Cuando tienes delante de ti a cincuenta mil almas saltando,
gritando, bailando, sudando, bebiendo, drogándose y, por encima de todo, con
los brazos en alto izándote hasta el Olimpo del delirio, en esos precisos
minutos, eres el dios del Mambo, del Rock, del Dance y de toda la música que
aún está por llegar. Lo mejor de este asunto es que te paguen por ello. Recibes
una remuneración anterior a tu ascenso celestial y otra posterior, siempre que
se haya llevado a cabo la actuación e independientemente del resultado de la
misma. Entonces ya no eres sólo un dios o un rey. Te conviertes, de manera
fulminante, en el propio Olimpo o trono. Tienes acceso a todos los lujos,
miserias, peticiones, derroches y extravagancias, propias y ajenas.
Para esa gira había conseguido tal status que, allegados,
técnicos, camellos, periodistas a sueldo y demás miembros de mi corte musical, viajábamos en un jet privado rodeados de ostentación y exuberancia. Europa hacía ya unos años que se quedó demasiado pequeña. Este era el momento de atacar la
mina en bruto que representa el mercado asiático. Serían cuatro fechas por las
que llegaría a cobrar más que en todas las realizadas en el viejo continente.
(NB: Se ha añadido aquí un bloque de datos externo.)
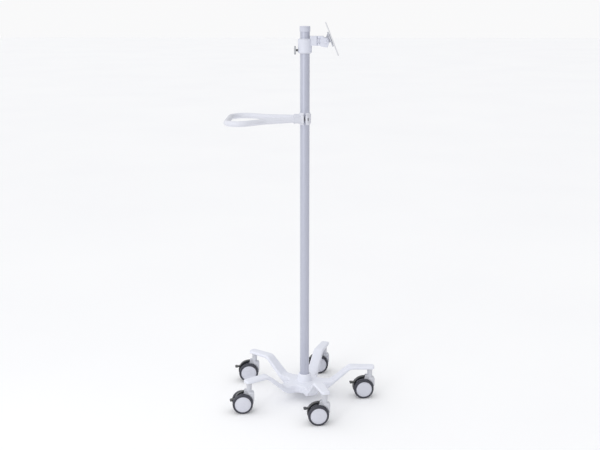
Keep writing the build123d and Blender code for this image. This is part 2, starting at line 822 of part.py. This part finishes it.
def make_tilt_bracket():
    """Tilt barrel between the fork cheeks, carrying the round plate seat and a gusset."""
    with BuildPart() as bracket:
        with BuildSketch(Plane.XZ):
            with Locations((tilt_x, tilt_z)):
                Circle(tilt_barrel_radius)
        extrude(amount=tilt_barrel_half_length, both=True)
        with BuildSketch(plate_plane(disc_back)):
            Circle(disc_radius)
        extrude(amount=disc_front - disc_back)
        fillet(bracket.edges().filter_by(GeomType.CIRCLE).filter_by(lambda e: e.radius > 20), 1.2)
        with BuildSketch(plate_plane(disc_back + 1)):
            Rectangle(*seat_block)
        extrude(amount=-disc_back - 1)
        with BuildSketch(Plane(origin=tilt_point, x_dir=face_direction, z_dir=(0, -1, 0))):
            with BuildLine():
                Polyline((0, 9), (disc_back + 1, gusset_height), (disc_back + 1, 6), (0, 6), close=True)
            make_face()
        extrude(amount=gusset_half_width, both=True)
        with BuildSketch(Plane.XZ):
            with Locations((tilt_x, tilt_z)):
                Circle(tilt_bolt_radius + running_gap)
        extrude(amount=tilt_barrel_half_length + 1, both=True, mode=Mode.SUBTRACT)
        with BuildSketch(plate_plane(plate_screw_tip - 0.5)):
            Circle(plate_screw_radius + seat_gap)
        extrude(amount=disc_front, mode=Mode.SUBTRACT)
    return bracket.part


def make_turn_washer():
    """Plastic friction washer between the bracket and the plate."""
    with BuildPart() as washer:
        with BuildSketch(plate_plane(disc_front)):
            Circle(turn_washer_radius)
            Circle(plate_screw_radius + 0.1, mode=Mode.SUBTRACT)
        extrude(amount=washer_front - disc_front)
    return washer.part


def make_mount_plate():
    """Device plate with the 75 mm and 100 mm square hole patterns and a countersunk centre bore."""
    with BuildPart() as mount_plate:
        with BuildSketch(plate_plane(plate_back)):
            RectangleRounded(plate_size, plate_size, plate_corner)
        extrude(amount=plate_thickness)
        outer = mount_plate.faces().filter_by(
            lambda f: abs(f.normal_at(f.center()).dot(face_direction)) > 0.99
        )
        chamfer(outer.edges(), 0.6)
        with BuildSketch(plate_plane(plate_back)):
            for square in hole_squares:
                with GridLocations(square, square, 2, 2):
                    Circle(hole_radius)
            Circle(plate_screw_radius + running_gap)
        extrude(amount=plate_thickness, mode=Mode.SUBTRACT)
        sink_radius = plate_screw_head_radius + 0.15
        sink_depth = sink_radius - plate_screw_radius - running_gap
        front = plate_back + plate_thickness
        with BuildSketch(plate_plane(front)):
            Circle(sink_radius)
        with BuildSketch(plate_plane(front - sink_depth)):
            Circle(plate_screw_radius + running_gap)
        loft(mode=Mode.SUBTRACT)
    return mount_plate.part


def make_plate_screw():
    """Countersunk centre screw on which the plate turns."""
    front = plate_back + plate_thickness - 0.1
    cone_depth = plate_screw_head_radius - 0.1 - plate_screw_radius
    with BuildPart() as plate_screw:
        with BuildSketch(plate_plane(front)):
            Circle(plate_screw_head_radius - 0.1)
        with BuildSketch(plate_plane(front - cone_depth)):
            Circle(plate_screw_radius)
        loft()
        with BuildSketch(plate_plane(front - cone_depth)):
            Circle(plate_screw_radius)
        extrude(amount=-(front - cone_depth - plate_screw_tip))
        with BuildSketch(plate_plane(front)):
            RegularPolygon(2.9, 6)
        extrude(amount=-2.5, mode=Mode.SUBTRACT)
    return plate_screw.part


# ---------------------------------------------------------------- write every part
save(make_star_base(), "star_base")
save(make_caster_stems(), "caster_stems")
save(make_set_screws(), "hub_set_screws")
save(make_pole(), "pole")
save(make_pole_cap(), "pole_cap")
save(make_pole_plug(), "pole_plug")
save(make_pole_washer(), "pole_washer")
save(make_pole_bolt(), "pole_bolt")

for arm_name, arm_angle in arm_angles.items():
    make_caster(arm_name, arm_angle)

save(make_handle_loop(), "handle_loop")
save(make_clamp_saddle(), "handle_clamp_saddle")
save(make_clamp_cover(), "handle_clamp_cover")
save(make_handle_screws(), "handle_clamp_screws")

save(make_clamp_liner(), "mount_clamp_liner")
save(make_mount_collar(), "mount_collar")
save(make_clamp_knob(), "mount_clamp_knob")
save(make_clamp_screw(), "mount_clamp_screw")
save(make_pan_link(), "pan_link")
pan_top = Plane(origin=(pan_x, 0, stub_top - pan_head_sink))
pan_low = Plane(origin=(pan_x, 0, stub_bottom + pan_nut_depth), z_dir=(0, 0, -1))
pan_bolt_length = stub_top - stub_bottom - pan_head_sink - 0.5
save(button_screw(pan_top, pan_bolt_radius, pan_bolt_length, pan_head_radius, pan_head_height), "pan_bolt")
save(hex_nut(pan_low, pan_bolt_radius + seat_gap, pan_nut_flat_radius, pan_nut_depth - 0.2), "pan_nut")
save(make_tilt_bracket(), "tilt_bracket")
tilt_near = Plane(origin=(tilt_x, -fork_outer, tilt_z), z_dir=(0, -1, 0))
tilt_far = Plane(origin=(tilt_x, fork_outer, tilt_z), z_dir=(0, 1, 0))
tilt_bolt_length = 2 * fork_outer + tilt_nut_size
tilt_bolt = button_screw(tilt_near, tilt_bolt_radius, tilt_bolt_length, tilt_head_radius, tilt_head_height)
save(tilt_bolt, "tilt_bolt")
save(hex_nut(tilt_far, tilt_bolt_radius + seat_gap, tilt_nut_size, tilt_nut_size), "tilt_nut")
save(make_turn_washer(), "plate_turn_washer")
save(make_mount_plate(), "mount_plate")
save(make_plate_screw(), "plate_centre_screw")
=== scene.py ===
import json
from math import cos, pi, radians, sin

import bmesh
import bpy
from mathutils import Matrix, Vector


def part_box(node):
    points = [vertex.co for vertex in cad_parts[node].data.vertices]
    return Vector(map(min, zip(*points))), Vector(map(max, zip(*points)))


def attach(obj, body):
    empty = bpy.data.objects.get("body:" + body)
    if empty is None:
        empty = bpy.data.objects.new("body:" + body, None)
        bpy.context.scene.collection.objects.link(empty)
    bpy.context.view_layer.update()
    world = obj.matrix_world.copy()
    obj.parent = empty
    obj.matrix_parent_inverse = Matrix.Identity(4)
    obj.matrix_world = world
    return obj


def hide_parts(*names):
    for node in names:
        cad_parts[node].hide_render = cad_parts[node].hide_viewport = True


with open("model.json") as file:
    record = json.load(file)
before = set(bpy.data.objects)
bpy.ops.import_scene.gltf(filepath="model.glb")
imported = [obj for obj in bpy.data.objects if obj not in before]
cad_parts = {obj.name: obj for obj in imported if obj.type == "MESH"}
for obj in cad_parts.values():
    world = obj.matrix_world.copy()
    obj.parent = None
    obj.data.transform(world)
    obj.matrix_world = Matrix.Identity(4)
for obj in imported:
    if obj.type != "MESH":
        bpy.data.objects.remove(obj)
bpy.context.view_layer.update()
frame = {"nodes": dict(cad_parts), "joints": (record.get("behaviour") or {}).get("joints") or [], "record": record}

# Looks of a rolling floor stand: powder-coated cast base, coated tubes, moulded casters.
# Metres, in the frame of the CAD model. Cast and moulded parts are replaced by softened meshes;
# turned parts (tyres, wheel centres) are built by turning a profile about their own axle.

MM = 0.001
WELD_DISTANCE = 0.005 * MM
AXIS_WELD_DISTANCE = 0.001 * MM
nodes = frame["nodes"]
bodies = frame["record"]["behaviour"]["bodies"]
joints = {joint["name"]: joint for joint in frame["joints"]}
body_of_node = {node: body for body, members in bodies.items() for node in members}
slot_of_node = {part["node"]: part["material_slot"] for part in frame["record"]["subparts"]}
CASTERS = ("right", "rear", "rear_left", "front_left", "front")


# ---------------------------------------------------------------- materials
RANGE_INPUTS = ("From Min", "From Max", "To Min", "To Max")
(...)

Tel-Aviv, Delhi, Singapur y, cerrando nuestro periplo, Tokio.
Viviendo enclaustrado voluntariamente en este mundo de
fantasía, coloreada por la química, te sientes a salvo de cualquier cosa que
suceda fuera de él. El misil no distinguió entre mi jet privado, un avión de
combate o uno comercial. Aquellas milicias poseídas por el radicalismo
religioso no diferencian, ni quieren diferenciar, entre soldados, viajeros o
fanáticos de lo irreal, como yo. Una vez que el piloto consiguió aterrizar de
manera brusca fuera del territorio de aquellos señores de la guerra, los únicos
supervivientes de mi palacio alado fuimos dos de las azafatas de a bordo, el
comandante de la nave, uno de mis traficantes privados y yo.
Abrí los ojos diez días después del accidente en la cama de
este hospital, en mi ciudad natal, Nápoles. La respuesta a cómo llegué hasta
aquí consistió en un peregrinaje euroasiático que poco tenía que ver con el que
se iba a convertir en primer tour por el continente más extenso del Globo. Ya
han pasado tres años de esto. Esta cama se ha convertido en mi espalda, el
personal de enfermaría en mis técnicos de sonido y luces, los doctores en mis
mánagers y los ATS en mis nuevos dealers de estupefacientes legales. Entre
todos me dicen que debo tener esperanza. ¿Esperanza en qué?
Una vez has sido Zeus y Apolo jamás deseas volver a ser
mortal. Ni siquiera la opción del mismísimo Agamenón es suficiente para
conformarse. Ya no existe otra salida que despedirme de todos y de todo: de la
gente cercana, de aquella a la que dejé de importar porque, en realidad, sólo
le interesó mi pomposidad, de la adrenalina del escenario, del calor de los
focos y, sobre todo, de estas cuatro paredes de color y sonidos metálicos que
ocupan todas las horas de mis cinco sentidos. Antes todos mis deseos se
cumplían al instante. Ahora mi último anhelo se alarga en el tiempo. Me
comentaron que la ley iba a cambiar, esa fue mi única esperanza, pero todo
sigue igual. Salí esta mañana en el coche de mi mejor amigo desde Nápoles dirección a Zúrich. He
invertido todo lo que me quedaba en esta última actuación. Cuando me suba al
escenario me despediré poco apoco, pero sonriente. No habrá más de nada. Otros
ocuparán, ya lo han hecho, mi lugar pues el show siempre debe continuar. Yo
nunca pude superar que el mío se convirtiera en una caja de cerillas que se han
ido consumiendo una por una durante treinta y seis meses. Estos párrafos son
los que deberán aglutinarse en mis últimas pistas de grabación. ¡Hasta que la
muerte nos vuelva a unir en su eterna actuación! Mientras tanto: ¡Enjoy life!